### What to produce
Reproduce each line exactly.

┌────────

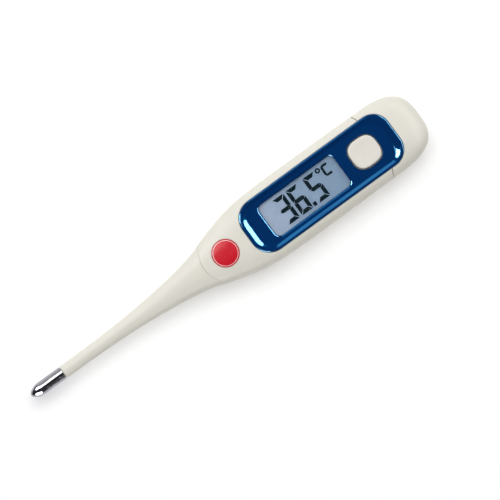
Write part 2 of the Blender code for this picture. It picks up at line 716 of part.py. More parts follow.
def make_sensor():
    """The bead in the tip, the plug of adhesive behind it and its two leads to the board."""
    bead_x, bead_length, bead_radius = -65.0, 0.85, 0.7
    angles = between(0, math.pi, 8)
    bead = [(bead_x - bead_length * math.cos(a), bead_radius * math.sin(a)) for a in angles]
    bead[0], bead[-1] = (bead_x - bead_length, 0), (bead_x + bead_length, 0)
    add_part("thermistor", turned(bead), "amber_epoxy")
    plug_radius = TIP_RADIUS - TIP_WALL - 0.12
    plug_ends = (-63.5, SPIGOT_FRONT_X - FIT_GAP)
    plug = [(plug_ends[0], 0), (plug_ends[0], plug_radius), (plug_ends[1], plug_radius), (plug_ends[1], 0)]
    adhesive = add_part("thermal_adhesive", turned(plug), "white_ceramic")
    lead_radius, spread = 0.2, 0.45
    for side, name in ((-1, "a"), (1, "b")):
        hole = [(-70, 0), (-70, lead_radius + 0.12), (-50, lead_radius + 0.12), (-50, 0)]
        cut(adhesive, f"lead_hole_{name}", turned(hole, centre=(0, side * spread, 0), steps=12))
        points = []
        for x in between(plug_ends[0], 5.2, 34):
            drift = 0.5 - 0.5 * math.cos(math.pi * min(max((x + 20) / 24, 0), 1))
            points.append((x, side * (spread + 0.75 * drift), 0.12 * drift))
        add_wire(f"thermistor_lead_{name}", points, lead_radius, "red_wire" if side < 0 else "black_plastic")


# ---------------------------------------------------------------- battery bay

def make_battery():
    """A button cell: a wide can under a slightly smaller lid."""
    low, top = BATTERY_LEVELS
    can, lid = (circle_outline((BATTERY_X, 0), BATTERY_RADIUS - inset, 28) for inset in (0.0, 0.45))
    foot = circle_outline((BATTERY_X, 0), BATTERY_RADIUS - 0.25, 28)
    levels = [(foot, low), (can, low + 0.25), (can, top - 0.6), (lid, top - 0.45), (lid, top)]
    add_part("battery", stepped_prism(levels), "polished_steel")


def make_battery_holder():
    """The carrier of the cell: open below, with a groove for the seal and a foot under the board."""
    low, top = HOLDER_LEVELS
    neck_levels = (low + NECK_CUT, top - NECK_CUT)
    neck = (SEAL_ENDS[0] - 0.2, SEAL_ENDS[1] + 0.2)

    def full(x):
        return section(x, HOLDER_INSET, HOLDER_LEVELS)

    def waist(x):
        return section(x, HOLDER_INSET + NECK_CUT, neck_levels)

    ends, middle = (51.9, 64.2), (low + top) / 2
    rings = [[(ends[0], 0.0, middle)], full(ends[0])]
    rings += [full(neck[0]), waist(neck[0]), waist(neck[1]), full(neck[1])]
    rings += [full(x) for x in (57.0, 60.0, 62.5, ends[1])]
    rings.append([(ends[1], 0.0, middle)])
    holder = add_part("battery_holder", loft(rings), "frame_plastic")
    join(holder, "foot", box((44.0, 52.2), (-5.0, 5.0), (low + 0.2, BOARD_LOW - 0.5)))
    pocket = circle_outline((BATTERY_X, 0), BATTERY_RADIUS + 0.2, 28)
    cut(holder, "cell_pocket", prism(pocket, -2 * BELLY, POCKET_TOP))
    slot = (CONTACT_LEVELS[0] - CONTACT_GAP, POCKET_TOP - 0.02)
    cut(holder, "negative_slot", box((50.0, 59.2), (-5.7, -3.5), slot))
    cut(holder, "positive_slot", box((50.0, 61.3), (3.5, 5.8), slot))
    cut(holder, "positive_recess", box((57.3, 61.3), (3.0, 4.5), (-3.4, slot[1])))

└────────

### Result of the exercise
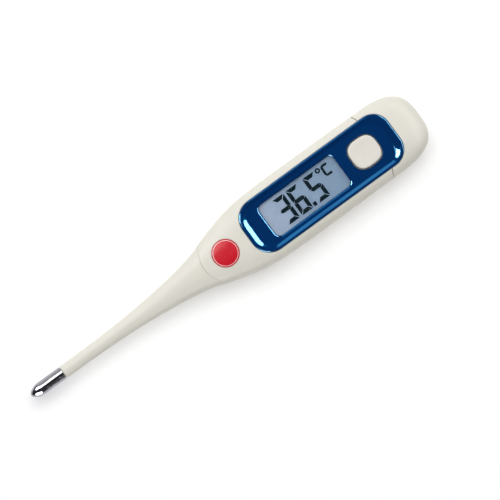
Write part 2 of the Blender code for this picture. It picks up at line 716 of part.py. More parts follow.
def make_sensor():
    """The bead in the tip, the plug of adhesive behind it and its two leads to the board."""
    bead_x, bead_length, bead_radius = -65.0, 0.85, 0.7
    angles = between(0, math.pi, 8)
    bead = [(bead_x - bead_length * math.cos(a), bead_radius * math.sin(a)) for a in angles]
    bead[0], bead[-1] = (bead_x - bead_length, 0), (bead_x + bead_length, 0)
    add_part("thermistor", turned(bead), "amber_epoxy")
    plug_radius = TIP_RADIUS - TIP_WALL - 0.12
    plug_ends = (-63.5, SPIGOT_FRONT_X - FIT_GAP)
    plug = [(plug_ends[0], 0), (plug_ends[0], plug_radius), (plug_ends[1], plug_radius), (plug_ends[1], 0)]
    adhesive = add_part("thermal_adhesive", turned(plug), "white_ceramic")
    lead_radius, spread = 0.2, 0.45
    for side, name in ((-1, "a"), (1, "b")):
        hole = [(-70, 0), (-70, lead_radius + 0.12), (-50, lead_radius + 0.12), (-50, 0)]
        cut(adhesive, f"lead_hole_{name}", turned(hole, centre=(0, side * spread, 0), steps=12))
        points = []
        for x in between(plug_ends[0], 5.2, 34):
            drift = 0.5 - 0.5 * math.cos(math.pi * min(max((x + 20) / 24, 0), 1))
            points.append((x, side * (spread + 0.75 * drift), 0.12 * drift))
        add_wire(f"thermistor_lead_{name}", points, lead_radius, "red_wire" if side < 0 else "black_plastic")


# ---------------------------------------------------------------- battery bay

def make_battery():
    """A button cell: a wide can under a slightly smaller lid."""
    low, top = BATTERY_LEVELS
    can, lid = (circle_outline((BATTERY_X, 0), BATTERY_RADIUS - inset, 28) for inset in (0.0, 0.45))
    foot = circle_outline((BATTERY_X, 0), BATTERY_RADIUS - 0.25, 28)
    levels = [(foot, low), (can, low + 0.25), (can, top - 0.6), (lid, top - 0.45), (lid, top)]
    add_part("battery", stepped_prism(levels), "polished_steel")


def make_battery_holder():
    """The carrier of the cell: open below, with a groove for the seal and a foot under the board."""
    low, top = HOLDER_LEVELS
    neck_levels = (low + NECK_CUT, top - NECK_CUT)
    neck = (SEAL_ENDS[0] - 0.2, SEAL_ENDS[1] + 0.2)

    def full(x):
        return section(x, HOLDER_INSET, HOLDER_LEVELS)

    def waist(x):
        return section(x, HOLDER_INSET + NECK_CUT, neck_levels)

    ends, middle = (51.9, 64.2), (low + top) / 2
    rings = [[(ends[0], 0.0, middle)], full(ends[0])]
    rings += [full(neck[0]), waist(neck[0]), waist(neck[1]), full(neck[1])]
    rings += [full(x) for x in (57.0, 60.0, 62.5, ends[1])]
    rings.append([(ends[1], 0.0, middle)])
    holder = add_part("battery_holder", loft(rings), "frame_plastic")
    join(holder, "foot", box((44.0, 52.2), (-5.0, 5.0), (low + 0.2, BOARD_LOW - 0.5)))
    pocket = circle_outline((BATTERY_X, 0), BATTERY_RADIUS + 0.2, 28)
    cut(holder, "cell_pocket", prism(pocket, -2 * BELLY, POCKET_TOP))
    slot = (CONTACT_LEVELS[0] - CONTACT_GAP, POCKET_TOP - 0.02)
    cut(holder, "negative_slot", box((50.0, 59.2), (-5.7, -3.5), slot))
    cut(holder, "positive_slot", box((50.0, 61.3), (3.5, 5.8), slot))
    cut(holder, "positive_recess", box((57.3, 61.3), (3.0, 4.5), (-3.4, slot[1])))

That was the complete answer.